Given the price and location, it would be unfair to judge the place on its looks. Its 65 rooms vary from doubles with ensuites for $140 a night to singles with shared bathrooms for $80.

The singles with shared baths are surprisingly large rooms with a double sized bed and a walk in wardrobe. Also included in the room are a fridge, wash basin and flat screen TV. Sheets are changed twice a week along with the included hand and bath towels.

WiFi included

As almost always with cheaper hotels and hostels, Wi-Fi is included in the room rate and is surprisingly good throughout the building. In the room I stayed in, 308, the internet access was sufficient to work with and stream radio although Skype required sitting in one of the hallway sofas.

In other rooms patchy Wi-Fi may also be a problem as many of the other guests – which seemed to be mainly Japanese and German backpackers – were working on laptops in the hallway sofas.

Working in the room was fine with a basic desk, a not uncomfortable chair and plenty of power points. The view of the opposite peeling paint on the opposite wall meant there was little to distract an attention deficient worker.

Shared Facilities

Those German and Japanese tourists mean the two shared bathrooms on each floor are quite clean – apart from one unfortunate morning where someone had been sick. This wasn’t such a problem as it was always possible to find a vacant room. Soap dispensers are in the bathrooms but for showers it’s probably best to buy your own.

On the ground floor the dining room seats around forty people for breakfast between 7am and 9am and dinner, Monday to Saturday, between 5.30 and 7. If you’re in San Francisco for sightseeing or business, it’s hard to get back in time for dinner so don’t budget on eating too many evening meals there.

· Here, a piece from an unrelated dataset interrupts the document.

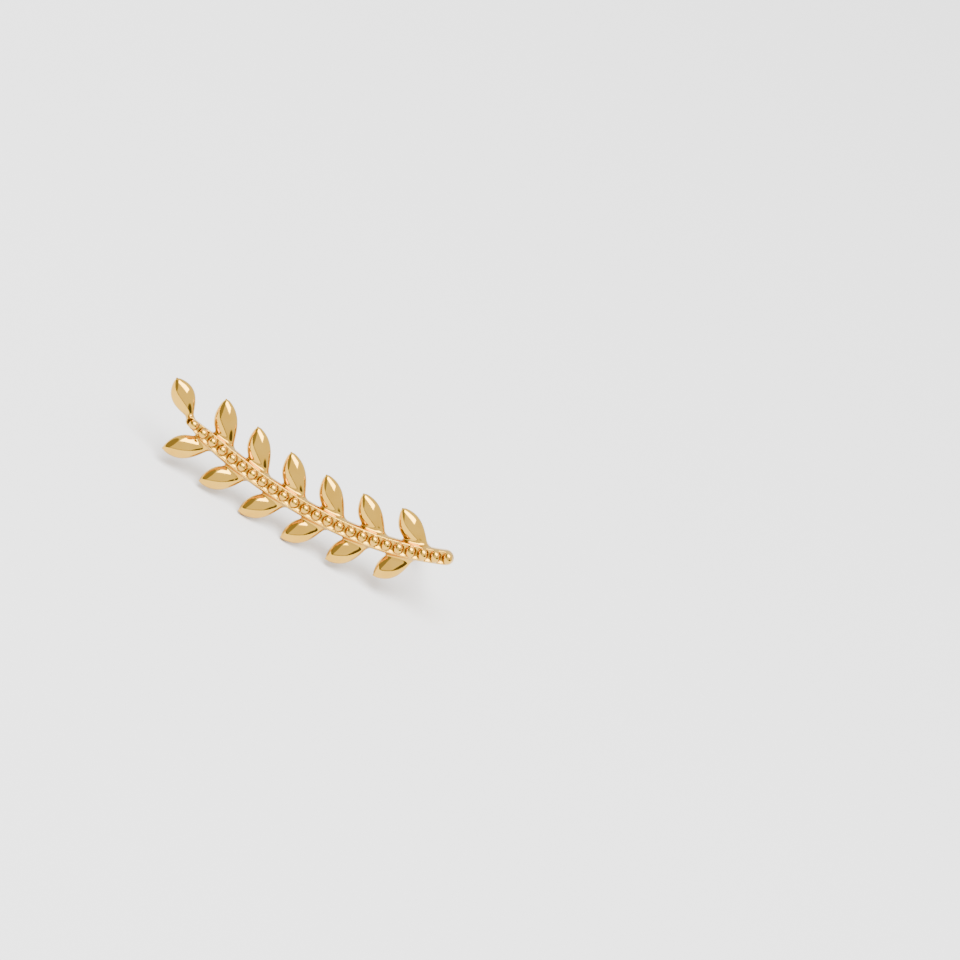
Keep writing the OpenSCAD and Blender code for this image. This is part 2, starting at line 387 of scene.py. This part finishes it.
# Satin gold-plated brass of the flat back: linished on a fine belt before plating, so it is the
# same gold with a soft sheen and a fine cross grain of about 0.05 mm.
def satin_gold_back():
    look, t = new_finish("satin_gold_back")
    place = add(t, "ShaderNodeTexCoord").outputs["Object"]
    belt = add(t, "ShaderNodeMapping", {"Scale": (1.0, 9.0, 9.0)}, Vector=place)
    grain = add(t, "ShaderNodeTexNoise", {"Scale": per_mm(0.5), "Detail": 4.0, "Roughness": 0.6},
                Vector=belt.outputs["Vector"])
    cloud = add(t, "ShaderNodeTexNoise", {"Scale": per_mm(1.8), "Detail": 2.0}, Vector=place)
    colour = add(t, "ShaderNodeMix", {"data_type": "RGBA"})
    colour.inputs[6].default_value = from_hex("#D09A36")
    colour.inputs[7].default_value = from_hex("#D8A440")
    t.links.new(cloud.outputs["Fac"], colour.inputs[0])
    gloss = add(t, "ShaderNodeMapRange",
                {"From Min": 0.3, "From Max": 0.7, "To Min": 0.24, "To Max": 0.36},
                Value=grain.outputs["Fac"])
    relief = add(t, "ShaderNodeBump", {"Strength": 0.4, "Distance": 0.000006},
                 Height=grain.outputs["Fac"])
    gold = add(t, "ShaderNodeBsdfPrincipled", {"Metallic": 1.0}, Base_Color=colour.outputs[2],
               Roughness=gloss.outputs["Result"], Normal=relief.outputs["Normal"])
    add(t, "ShaderNodeOutputMaterial", Surface=gold.outputs["BSDF"])
    return look


# Drawn gold-plated brass wire of the post: fine draw lines along it, a little less bright than
# the mopped casting.
def drawn_gold_wire():
    look, t = new_finish("drawn_gold_wire")
    place = add(t, "ShaderNodeTexCoord").outputs["Object"]
    lines = add(t, "ShaderNodeMapping", {"Scale": (8.0, 0.6, 8.0)}, Vector=place)
    draw = add(t, "ShaderNodeTexNoise", {"Scale": per_mm(0.6), "Detail": 4.0, "Roughness": 0.6},
               Vector=lines.outputs["Vector"])
    cloud = add(t, "ShaderNodeTexNoise", {"Scale": per_mm(1.5), "Detail": 2.0}, Vector=place)
    colour = add(t, "ShaderNodeMix", {"data_type": "RGBA"})
    colour.inputs[6].default_value = from_hex("#D69E38")
    colour.inputs[7].default_value = from_hex("#DEA842")
    t.links.new(cloud.outputs["Fac"], colour.inputs[0])
    gloss = add(t, "ShaderNodeMapRange",
                {"From Min": 0.3, "From Max": 0.7, "To Min": 0.10, "To Max": 0.2},
                Value=draw.outputs["Fac"])
    relief = add(t, "ShaderNodeBump", {"Strength": 0.3, "Distance": 0.000004},
                 Height=draw.outputs["Fac"])
    gold = add(t, "ShaderNodeBsdfPrincipled", {"Metallic": 1.0}, Base_Color=colour.outputs[2],
               Roughness=gloss.outputs["Result"], Normal=relief.outputs["Normal"])
    add(t, "ShaderNodeOutputMaterial", Surface=gold.outputs["BSDF"])
    return look


# Matt white laminate of the table: even, with a faint mottle.
def white_laminate():
    look, t = new_finish("white_laminate")
    place = add(t, "ShaderNodeTexCoord").outputs["Object"]
    mottle = add(t, "ShaderNodeTexNoise", {"Scale": per_mm(25), "Detail": 3.0}, Vector=place)
    colour = add(t, "ShaderNodeMix", {"data_type": "RGBA"})
    colour.inputs[6].default_value = from_hex("#E6E6E6")
    colour.inputs[7].default_value = from_hex("#E9E9E9")
    t.links.new(mottle.outputs["Fac"], colour.inputs[0])
    board = add(t, "ShaderNodeBsdfPrincipled", {"Roughness": 0.75, "IOR": 1.5},
                Base_Color=colour.outputs[2])
    add(t, "ShaderNodeOutputMaterial", Surface=board.outputs["BSDF"])
    return look


# ---------------------------------------------------------------- the pieces
def laurel_casting():
    """The branch in one piece, polished all over but for its satin back."""
    points, faces = cast_skin(NET_PITCH)
    level = points[faces][:, :, 2].max(1)
    back = (level < 0.5 * EDGE_ROUND).astype(np.int32)
    piece = make_piece("laurel_casting", points, faces,
                       [polished_gold_plate(), satin_gold_back()], back)
    # painted shade: each point's recess mask, which darkens the gold in hollows
    recess_shade = piece.data.attributes.new("recess_shade", "FLOAT", "POINT")
    recess_shade.data.foreach_set("value", recess_shade_of(points).astype(np.float32))
    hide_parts("branch")
    return piece


def post_wire():
    """Straight round post with a half-round end, and the solder fillet at its foot."""
    r, knob = POST_D / 2, POST_D / 2 - POST_L
    profile = [(0.0, POST_BITE), (r + SOLDER, POST_BITE)]
    profile += [(r + SOLDER * (1 - math.sin(a)) ** 1.3, -SOLDER_RISE + SOLDER_RISE * math.cos(a))
                for a in np.radians([0, 15, 30, 45, 60, 75, 90])]
    profile += [(r, z) for z in np.linspace(-0.5, knob, 12)]
    profile += [(r * math.cos(a), knob - r * math.sin(a)) for a in np.radians(range(6, 90, 6))]
    cx, cy = row_point(POST_AT)
    turns, n = 72, len(profile)
    points, faces = [], []
    for p, z in profile[1:]:
        points += [(cx + p * math.cos(a), cy + p * math.sin(a), z)
                   for a in np.linspace(0, 2 * math.pi, turns, endpoint=False)]
    for k in range(n - 2):
        for j in range(turns):
            m = (j + 1) % turns
            faces.append((k * turns + j, (k + 1) * turns + j, (k + 1) * turns + m, k * turns + m))
    top, end = len(points), len(points) + 1
    points += [(cx, cy, POST_BITE), (cx, cy, knob - r)]
    for j in range(turns):
        m = (j + 1) % turns
        faces.append((top, j, m))
        faces.append((end, (n - 2) * turns + m, (n - 2) * turns + j))
    piece = make_piece("post_wire", points, faces, [drawn_gold_wire()])
    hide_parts("ear_post")
    return piece


# ---------------------------------------------------------------- camera, table and light
IMAGE_TURN = 43.2            # the row's start points this far below the picture's right
PIXEL = 0.0648               # mm of the piece for a pixel of the 960 pixel picture
FIRST_BEAD = (193.7, 424.9)  # where the first bead shows, in pixels
LOOK_FROM = (-0.10, 0.11)    # how far the camera stands off the face's axis: right and up
LENS, SENSOR = 200.0, 36.0
PICTURE = 960                # pixels across and down


def picture_axes():
    """Right, up and toward-the-camera directions of the picture, in the row frame."""
    a = math.radians(IMAGE_TURN)
    right = Vector((math.cos(a), math.sin(a), 0))
    up = Vector((-math.sin(a), math.cos(a), 0))
    out = (right * LOOK_FROM[0] + up * LOOK_FROM[1]
           + Vector((0, 0, math.sqrt(1 - LOOK_FROM[0] ** 2 - LOOK_FROM[1] ** 2))))
    side = (right - out * right.dot(out)).normalized()
    turn = Matrix([list(r) for r in STAND[:, :3]])
    return turn @ side, turn @ out.cross(side), turn @ out


def set_camera():
    side, up, out = picture_axes()
    first = Vector(on_table([[0, 0, STEM_H + BEAD_RISE - BEAD_D / 2]])[0])
    aim = (first + side * (PICTURE / 2 - FIRST_BEAD[0]) * PIXEL / 1000
           - up * (PICTURE / 2 - FIRST_BEAD[1]) * PIXEL / 1000)
    lens = bpy.data.cameras.new("camera")
    lens.sensor_width, lens.lens = SENSOR, LENS
    lens.clip_start, lens.clip_end = 0.01, 20
    camera = bpy.data.objects.new("camera", lens)
    bpy.context.scene.collection.objects.link(camera)
    away = PICTURE * PIXEL / 1000 * LENS / SENSOR
    camera.matrix_world = Matrix.Translation(aim + out * away) @ Matrix(
        [side, up, out]).transposed().to_4x4()
    bpy.context.scene.camera = camera
    return camera


def set_table():
    mesh = bpy.data.meshes.new("table")
    n, half = 24, 1.5
    grid = [(x, y, 0.0) for y in np.linspace(-half, half, n) for x in np.linspace(-half, half, n)]
    faces = [(j * n + i, j * n + i + 1, (j + 1) * n + i + 1, (j + 1) * n + i)
             for j in range(n - 1) for i in range(n - 1)]
    mesh.from_pydata(grid, [], faces)
    mesh.materials.append(white_laminate())
    table = bpy.data.objects.new("table", mesh)
    bpy.context.scene.collection.objects.link(table)
    return table


def softbox(name, toward, away, size, watts):
    """White soft light that stands in a direction from the piece and faces it."""
    way = Vector(toward).normalized()
    light = bpy.data.lights.new(name, "AREA")
    light.shape, light.size, light.size_y = "RECTANGLE", size[0], size[1]
    light.energy = watts
    lamp = bpy.data.objects.new(name, light)
    lamp.location = way * away
    lamp.rotation_mode = "QUATERNION"
    lamp.rotation_quaternion = way.to_track_quat("Z", "Y")
    bpy.context.scene.collection.objects.link(lamp)
    return lamp


def flag(t, way, bearing, height, reach, soft, left):
    """Share of the light left where a dark flag stands, seen from the piece; angles in degrees."""
    b, h = math.radians(bearing), math.radians(height)
    off = add(t, "ShaderNodeVectorMath", {"operation": "DOT_PRODUCT"})
    t.links.new(way, off.inputs[0])
    off.inputs[1].default_value = (math.sin(b) * math.cos(h), -math.cos(b) * math.cos(h),
                                   math.sin(h))
    return add(t, "ShaderNodeMapRange", {"interpolation_type": "SMOOTHSTEP",
                                         "From Min": math.cos(math.radians(reach + soft)),
                                         "From Max": math.cos(math.radians(reach)),
                                         "To Min": 1.0, "To Max": left},
               Value=off.outputs["Value"]).outputs["Result"]


def product(t, a, b):
    """Multiplies two node outputs."""
    n = add(t, "ShaderNodeMath", {"operation": "MULTIPLY"})
    t.links.new(a, n.inputs[0])
    t.links.new(b, n.inputs[1])
    return n.outputs["Value"]


def set_light():
    """One overhead softbox in a soft tent, a little darker at the horizon, with a wide dark flag at
    the left and a small one at the right that give the domes their dark places."""
    softbox("overhead", (-0.06, -0.3, 1.0), 0.5, (0.52, 0.36), 8.0)
    world = bpy.data.worlds.new("tent")
    bpy.context.scene.world = world
    world.use_nodes = True
    t = world.node_tree
    t.nodes.clear()
    way = add(t, "ShaderNodeTexCoord").outputs["Generated"]
    high = add(t, "ShaderNodeSeparateXYZ", Vector=way).outputs["Z"]
    glow = add(t, "ShaderNodeMapRange", {"interpolation_type": "SMOOTHSTEP", "From Min": 0.02,
                                         "From Max": 0.12, "To Min": 0.7, "To Max": 1.75},
               Value=high).outputs["Result"]
    glow = product(t, glow, flag(t, way, -76, 4, 42, 3, 0.3))
    glow = product(t, glow, flag(t, way, 52, 0, 22, 4, 0.1))
    light = add(t, "ShaderNodeBackground", {"Color": (1, 1, 1, 1)}, Strength=glow)
    add(t, "ShaderNodeOutputWorld", Surface=light.outputs["Background"])


set_camera()
set_table()
set_light()
laurel_casting()
post_wire()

The meals themselves are adequate with a self service salad or breakfast bar and a cooked option. The dinners were fairly stodgy while the eggs or pancakes are fine at breakfast but the bacon and sausages are forgettable. I found myself eating just fried and scrambled eggs with toast and loading up with salad and fruit.

If you don’t eat in the hotel, it’s only two blocks away from Japantown where there’s no shortage of good and cheap ramen, sushi and other Japanese restaurants. There’s also a Whole Foods and Walgreens within three blocks if you want to make your own meal.

Getting there

Should you want to get down to the touristy parts of San Francisco, the 38 Muni bus down Geary Street is the quickest and most reliable way to Union Square and the Ferry Building. Two blocks away on Van Ness, the 18 will take you to Fisherman’s Wharf and on weekends the 76X goes to the Golden Gate Bridge and Marin Headlands.

Coming back from Union Square, the number 2 and 3 buses stop almost outside the hotel but are far less frequent or reliable than the Geary services. If you need a Clipper Card or Muni Passport the Walgreens a block away on the corner of Post and Gough street is the place to visit.

The neighbourhood itself is quite safe although south of the Cathedral and into the Hayes Valley things get somewhat less salubrious and walking around that part of SF at night is not recommended by the locals. A stroll back from Union Square or the Embarcadero though isn’t unpleasant.

Doing your laundry

Another benefit with the Kempton is the coin operated laundry in the basement. If you’ve been travelling for a while – I’d spent the previous week in San Jose – being able to wash your clothes is a godsend, laundry powder and change is available at reception and you’ll need lots of quarters for the driers.

Staff at the hotel seem to be mainly made up of long term residents who are working to defray their rent, this means they are a quirky mixed bag of characters. Some are a bit gruff while others are delightfully helpful, again it’s not the Marriott Marquis and the rates reflect that.

There are some downsides to the Kempton, the rooms aren’t particularly quiet – this is something to be expected at cheaper hotels and there are no strong boxes or other security beyond the door locks in the room. While the place seemed safe, nervous travellers may want to consider their storage of passports and valuables.

On balance, The Kenmore is a bargain in one of America’s most expensive cities. If you’re prepared to deal with the quirks and stay a little bit out of the San Francisco tourist spots then the price is unbeatable.